On doit rappeler à ce propos que les échanges familiaux diffèrent considérablement selon les catégories sociales. Ainsi, l'entraide financière entre générations dans les familles ouvrières est relativement plus basse par rapport aux prestations sociales, qui représentent 17 p. 100 des revenus, contre 5,5 p. 100 dans celles des catégories supérieures. De sorte que l'aide venant de la famille augmente les ressources sociales de 16 p. 100 chez les premières, contre 38 p. 100 chez les secondes. Cette tendance est encore accrue si l'on prend en compte le patrimoine à transmettre. En 1992, en patrimoine brut, les 25 p. 100 des ménages les plus pauvres ne se partagent qu'à peine 1 p. 100 du patrimoine total alors que le quart des ménages les plus fortunés en détient près des trois quarts.

On comprend dans ces conditions qu'on ne puisse plus parler de la « famille » qu'à titre de modèle normatif. Plutôt que de caractériser les familles par leurs structures internes (« monoparentales », « recomposées »), peut-être conviendrait-il de les distinguer selon les structures sociales qui sont au principe de leurs formes, d'ailleurs variables tout au long du cycle de vie. Elles ne sont, en effet, compréhensibles qu'en les resituant dans l'ensemble des facteurs qui les déterminent. Et parmi ces facteurs, on ne saurait omettre les structures économiques et sociales, mais aussi politiques et institutionnelles dont les familles sont le produit et qu'elles contribuent à reproduire.

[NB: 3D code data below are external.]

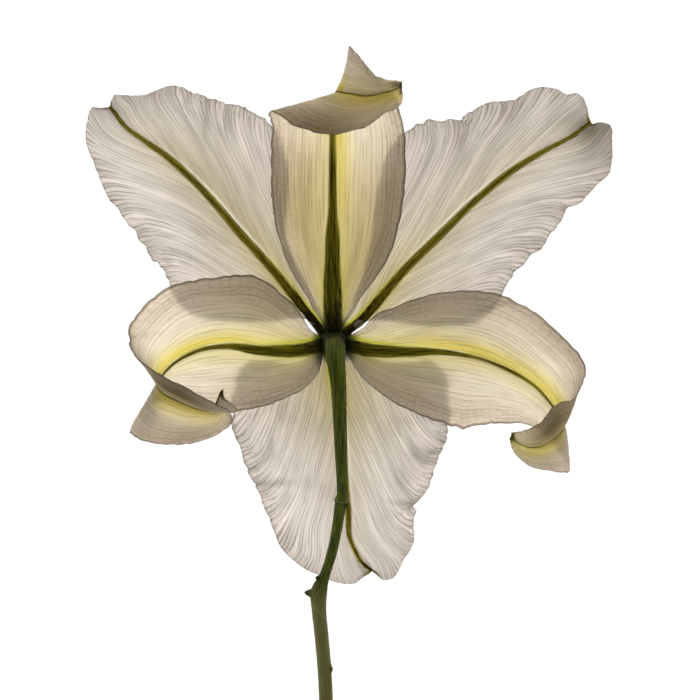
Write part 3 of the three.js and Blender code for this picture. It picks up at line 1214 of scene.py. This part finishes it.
def tepals() -> list[Tepal]:
    """List the six tepals: three inner ones that carry the flower, three outer ones rolled back."""
    return [
        Tepal(
            name="lily_tepal_inner_left", node="tepal_inner_left", slot="inner_tepal",
            venation=Venation.FANNED,
            midrib=[(-3.5, 3.5, 51), (-11, 13, 48.5), (-22, 27, 41), (-34.5, 41, 31),
                    (-47, 55.5, 21), (-59.5, 67.5, 13), (-69, 74.5, 9), (-76.5, 80, 8),
                    (-80.5, 85, 8), (-82.5, 87.5, 10)],
            left=[(-4.5, 1.5, 51), (-9.5, 9, 49), (-36, 8, 37), (-53, 12.5, 25), (-63.3, 28, 14),
                  (-73, 40, 7), (-83.4, 54.8, 3), (-91, 71.5, 0.5), (-91, 86, 3), (-83.5, 87, 9)],
            right=[(-1.5, 5, 51), (-7.5, 16.5, 47), (-16.5, 38.5, 39), (-16.5, 64, 29),
                   (-24.2, 81.3, 19),
                   (-38.8, 88.5, 11), (-50.5, 92.5, 6), (-59.8, 95.8, 2), (-80, 92.5, 3),
                   (-82, 88.5, 9)],
            rib_width=INNER_RIB, glow=INNER_GLOW, ruffle=0.9, waves=7.0, phase=0.4, seed=21,
            flank_side=Side.RIGHT,
            nicks=[
                Nick(Side.RIGHT, 0.82, 0.035, 2.4, 0.25),
                Nick(Side.RIGHT, 0.62, 0.012, 0.6, 0.35),
                Nick(Side.RIGHT, 0.53, 0.02, -0.8),
                Nick(Side.LEFT, 0.63, 0.012, 0.7),
                Nick(Side.LEFT, 0.56, 0.014, 1.0, 0.15),
                Nick(Side.LEFT, 0.52, 0.014, 0.9, 0.15),
                Nick(Side.LEFT, 0.48, 0.014, -0.8),
            ],
            patches=[
                Patch(Tone.DUSK, 0.93, 0.1, 0.14, 0.9, 0.26),
                Patch(Tone.DUSK, 0.6, 0.6, 0.3, 0.5, 0.14),
                Patch(Tone.OLIVE, 0.42, 0.1, 0.3, 0.35, 0.25),
                Patch(Tone.DUSK, 0.4, -0.35, 0.1, 0.15, 0.12),
            ],
        ),
        Tepal(
            name="lily_tepal_inner_right", node="tepal_inner_right", slot="inner_tepal",
            venation=Venation.FANNED,
            midrib=[(3.5, 3.5, 51), (11.5, 10.5, 48.5), (24.5, 26, 41), (37.5, 39, 31),
                    (51, 52.3, 21), (64.5, 63.5, 13), (76.5, 71, 9), (86, 76, 8), (90.5, 79, 8),
                    (94, 82, 10)],
            left=[(1.5, 5, 51), (7.5, 16.5, 47), (13.5, 38.5, 39), (17.5, 64, 29), (28.5, 79.5, 19),
                  (42.5, 82.5, 11), (54.5, 88.2, 6), (72.6, 94.8, 2), (90, 92.8, 3),
            (93.5, 83.5, 9)],
            right=[(4.5, 1.5, 51), (10.5, 8.5, 49), (37, 6.5, 36), (53, 9, 25), (65, 25, 14),
                   (76.5, 37, 7), (88.7, 51.3, 3), (101, 64.5, 0.5), (102, 80.5, 3), (94.5, 81, 9)],
            rib_width=INNER_RIB, glow=INNER_GLOW, ruffle=0.9, waves=8.0, phase=2.1, seed=37,
            flank_side=Side.LEFT,
            nicks=[
                Nick(Side.LEFT, 0.505, 0.02, -1.6),
                Nick(Side.LEFT, 0.575, 0.022, 1.5, 0.3),
                Nick(Side.LEFT, 0.73, 0.035, 2.2, 0.3),
                Nick(Side.LEFT, 0.855, 0.015, 0.9, 0.15),
                Nick(Side.RIGHT, 0.645, 0.02, 2.2, 0.25),
                Nick(Side.RIGHT, 0.685, 0.02, -0.8),
                Nick(Side.RIGHT, 0.555, 0.014, -0.8),
                Nick(Side.RIGHT, 0.51, 0.012, 0.7, 0.2),
            ],
            patches=[
                Patch(Tone.DUSK, 0.93, 0.35, 0.16, 0.9, 0.8),
                Patch(Tone.DUSK, 0.55, 0.5, 0.2, 0.4, 0.1),
                Patch(Tone.DUSK, 0.55, -0.55, 0.24, 0.4, 0.2),
                Patch(Tone.OLIVE, 0.45, -0.1, 0.3, 0.35, 0.12),
            ],
        ),
        Tepal(
            name="lily_tepal_inner_bottom", node="tepal_inner_bottom", slot="inner_tepal",
            venation=Venation.FANNED,
            midrib=[(0, -4.5, 51), (0.5, -12, 46), (2, -23.5, 38), (3, -36, 28), (4, -49, 18),
                    (5, -61, 11), (5.5, -70, 7), (8.5, -77.5, 5), (11, -81, 5), (14, -83, 7)],
            right=[(-2, -3.5, 51), (-12, -6, 45), (-30, -6, 36), (-35, -14.5, 25),
                   (-37, -31, 14), (-31.4, -46.5, 8), (-25.2, -61.5, 4), (-16.8, -78.2, 2),
                   (3.5, -88.3, 0.6), (13, -84, 6)],
            left=[(2, -3.5, 51), (15, -5.5, 45), (34.5, -6, 36), (40.5, -15, 25), (41, -31, 14),
                  (36, -47.5, 8), (30, -61.5, 4), (28.3, -76, 2), (20.5, -86.5, 0.6),
                  (15, -83.5, 6)],
            rib_width=INNER_RIB, glow=INNER_GLOW, ruffle=0.9, waves=7.0, phase=4.0, seed=53,
            nicks=[
                Nick(Side.LEFT, 0.645, 0.014, 1.9, 0.4),
                Nick(Side.LEFT, 0.67, 0.008, -1.0),
                Nick(Side.LEFT, 0.5, 0.03, -0.7, 0.2),
                Nick(Side.LEFT, 0.8, 0.03, 0.8, 0.15),
                Nick(Side.LEFT, 0.04, 0.05, -2.4),
                Nick(Side.RIGHT, 0.04, 0.05, -2.4),
                Nick(Side.RIGHT, 0.585, 0.015, 0.6, 0.3),
                Nick(Side.RIGHT, 0.7, 0.02, 0.5),
            ],
            patches=[
                Patch(Tone.DUSK, 0.9, 0.3, 0.12, 0.8, 0.2),
                Patch(Tone.DUSK, 0.96, -0.6, 0.05, 0.5, 0.2),
                Patch(Tone.DUSK, 0.5, -0.65, 0.07, 0.2, 0.14),
                Patch(Tone.OLIVE, 0.2, 0.0, 0.2, 0.6, 0.2),
                Patch(Tone.DUSK, 0.7, -0.2, 0.2, 0.6, 0.1),
            ],
        ),
        Tepal(
            name="lily_tepal_outer_top", node="tepal_outer_top", slot="outer_tepal",
            venation=Venation.PARALLEL,
            midrib=[(0, 5, 54), (-0.5, 16, 54), (-0.5, 31, 52), (-0.5, 47, 48), (-0.5, 64, 44),
                    (-0.5, 78.5, 43), (0.3, 88.7, 48), (5.5, 88.5, 56), (12, 87.5, 58),
                    (17.5, 88.5, 59), (22, 90, 59), (24, 91.5, 59)],
            left=[(-2, 4.5, 54), (-8.5, 15, 53), (-16.5, 29.5, 50), (-21.5, 46, 46),
                  (-22.5, 63, 43),
                  (-22, 76.5, 43), (-22.5, 82.9, 48), (-13, 77, 55), (0.5, 74, 59), (14, 78.5, 61),
                  (23.5, 84.5, 61), (24, 90.5, 59.5)],
            right=[(2, 4.5, 54), (8.5, 15, 53), (18.5, 29.5, 50), (24, 46, 46), (25.5, 65.5, 43),
                   (23, 84.5, 44), (6.5, 105, 50), (10, 100.6, 55), (13.8, 95.5, 57),
                   (17.5, 93.5, 58),
                   (22, 93, 59), (24, 92.5, 58.5)],
            rib_width=TOP_RIB, glow=TOP_GLOW, ruffle=0.35, waves=5.0, phase=0.9, seed=71,
            glow_side=Side.RIGHT, glow_width=4.5, glow_turn=0.6, flank_depth=0.3,
            patches=[
                Patch(Tone.OLIVE, 0.28, -0.45, 0.18, 0.45, 0.5),
                Patch(Tone.OLIVE, 0.22, 0.5, 0.18, 0.4, 0.45),
                Patch(Tone.DUSK, 0.3, 1.0, 0.2, 0.2, 0.25),
                Patch(Tone.DUSK, 0.3, -1.0, 0.2, 0.16, 0.15),
                Patch(Tone.DUSK, 0.68, -0.9, 0.1, 0.45, 0.6),
                Patch(Tone.OLIVE, 0.78, 0.0, 0.2, 1.0, 0.2),
            ],
            nicks=[Nick(Side.LEFT, 0.8, 0.02, -0.8), Nick(Side.LEFT, 0.85, 0.02, 0.8)],
        ),
        Tepal(
            name="lily_tepal_outer_left", node="tepal_outer_left", slot="outer_tepal",
            venation=Venation.PARALLEL,
            midrib=[(-4.5, 0, 54), (-12.5, -2, 54), (-25.5, -2, 51), (-37.5, -0.5, 46),
                    (-48.5, -2, 40), (-58, -7, 36), (-62.8, -13.3, 41), (-60.5, -17, 48),
                    (-54.5, -20, 51), (-48, -22.5, 52), (-42.5, -22.5, 55), (-39.5, -16, 60)],
            left=[(-4, -2, 54), (-9, -14, 51), (-21, -20.5, 48), (-33.5, -23.5, 42), (-48, -24, 35),
                  (-63, -20.5, 32), (-73, -30, 36), (-67, -34.5, 42), (-55, -35.5, 45),
                  (-43, -32.5, 47), (-36, -27, 50), (-39.5, -17, 59)],
            right=[(-4, 2.5, 54), (-11.3, 7.8, 52.5), (-25.5, 23.5, 48), (-42.5, 24, 43),
                   (-60.5, 20, 38), (-72.8, 8, 38), (-71.7, -2, 45), (-64, -9, 57), (-53, -14, 63),
                   (-44, -19.5, 64), (-34.5, -23, 64), (-38.5, -15.5, 61)],
            rib_width=SIDE_RIB, glow=SIDE_GLOW, ruffle=0.3, waves=5.0, phase=2.6, seed=83,
            glow_side=Side.RIGHT, glow_width=4.5, glow_turn=0.6, flank_side=Side.RIGHT,
            patches=[
                Patch(Tone.OLIVE, 0.1, 0.5, 0.1, 0.6, 0.1),
                Patch(Tone.DUSK, 0.72, 0.6, 0.14, 0.45, 0.8),
                Patch(Tone.OLIVE, 0.72, 0.5, 0.14, 0.35, 0.5),
                Patch(Tone.DUSK, 0.68, 1.0, 0.2, 0.1, 0.7),
                Patch(Tone.DUSK, 0.6, -0.5, 0.06, 0.6, 0.5),
                Patch(Tone.DUSK, 0.75, -0.85, 0.15, 0.5, 0.5),
            ],
            nicks=[
                Nick(Side.RIGHT, 0.11, 0.03, -2.4),
                Nick(Side.LEFT, 0.03, 0.04, -1.5),
                Nick(Side.RIGHT, 0.5, 0.012, 0.8, 0.2),
                Nick(Side.RIGHT, 0.972, 0.022, 4.0),
                Nick(Side.LEFT, 0.975, 0.02, 3.0),
            ],
        ),
        Tepal(
            name="lily_tepal_outer_right", node="tepal_outer_right", slot="outer_tepal",
            venation=Venation.PARALLEL,
            midrib=[(4.5, 0, 54), (13.5, -2, 54), (25, -2.5, 51), (37.5, -2.5, 46),
                    (50.5, -4.5, 40), (62.5, -9, 36), (73.5, -16, 34), (81.5, -27, 41),
                    (79.5, -31.5, 49), (73.5, -35.5, 52), (67.5, -35.5, 54), (62.5, -32, 56)],
            left=[(4, 2.5, 54), (13.3, 7.6, 52.5), (25, 15, 48), (41.5, 19.2, 43), (60.3, 17.9, 38),
                  (76.3, 8.3, 36), (89.8, -6.5, 40), (86.5, -18, 49), (78.5, -20.5, 57),
                  (73, -27, 61),
                  (67, -30, 60), (62.5, -31, 57)],
            right=[(4, -2, 54), (10, -11.5, 51), (21.5, -20.5, 48), (34.5, -26.5, 42),
                   (46, -29.5, 38), (59.5, -28, 34), (72.5, -30, 33), (83.3, -44, 40),
                   (78, -45, 45),
                   (69.5, -43, 48), (63.5, -37, 51), (62, -33, 55)],
            rib_width=SIDE_RIB, glow=SIDE_GLOW, ruffle=0.3, waves=5.0, phase=5.1, seed=97,
            glow_side=Side.LEFT, glow_width=4.5, glow_turn=0.7, flank_side=Side.LEFT,
            patches=[
                Patch(Tone.DUSK, 0.78, -0.6, 0.12, 0.5, 0.6),
                Patch(Tone.OLIVE, 0.78, -0.5, 0.14, 0.5, 0.5),
                Patch(Tone.DUSK, 0.8, 0.7, 0.14, 0.6, 0.35),
                Patch(Tone.DUSK, 0.52, -0.95, 0.14, 0.25, 0.35),
                Patch(Tone.DUSK, 0.4, 0.0, 0.3, 1.4, 0.13),
                Patch(Tone.OLIVE, 0.35, -0.3, 0.2, 0.3, 0.12),
            ],
            nicks=[
                Nick(Side.LEFT, 0.11, 0.03, -2.0),
                Nick(Side.LEFT, 0.39, 0.012, 0.6, 0.2),
                Nick(Side.RIGHT, 0.36, 0.01, -0.7),
            ],
        ),
    ]


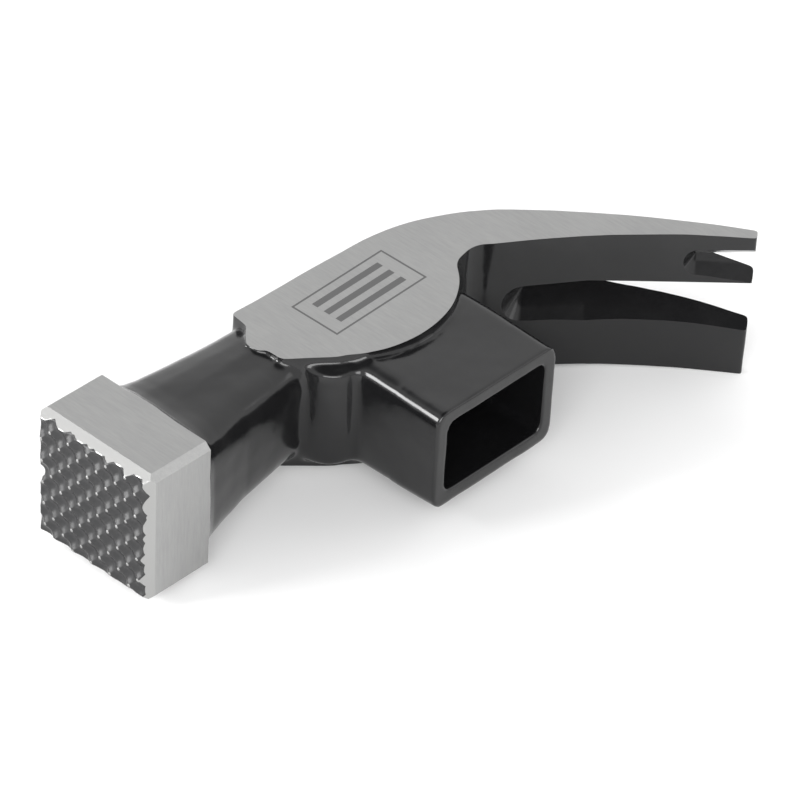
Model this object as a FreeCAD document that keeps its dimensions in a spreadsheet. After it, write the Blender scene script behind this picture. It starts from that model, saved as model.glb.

Ainsi l'intervention de l'État-providence dans la définition des conditions de vie matérielle (redistributions économiques, aides au logement, assurances obligatoires) et intellectuelle (système scolaire) a eu pour effet de « refamilialiser » la société (Foucault, 1991). La famille a été et continue d'être façonnée par les dispositifs de ce type d'État. Reste que ceux-ci n'ont d'efficacité que si certaines conditions sont remplies, en général celles-là même qu'il s'agit de promouvoir. Par exemple, un travail stable et une famille structurée[...]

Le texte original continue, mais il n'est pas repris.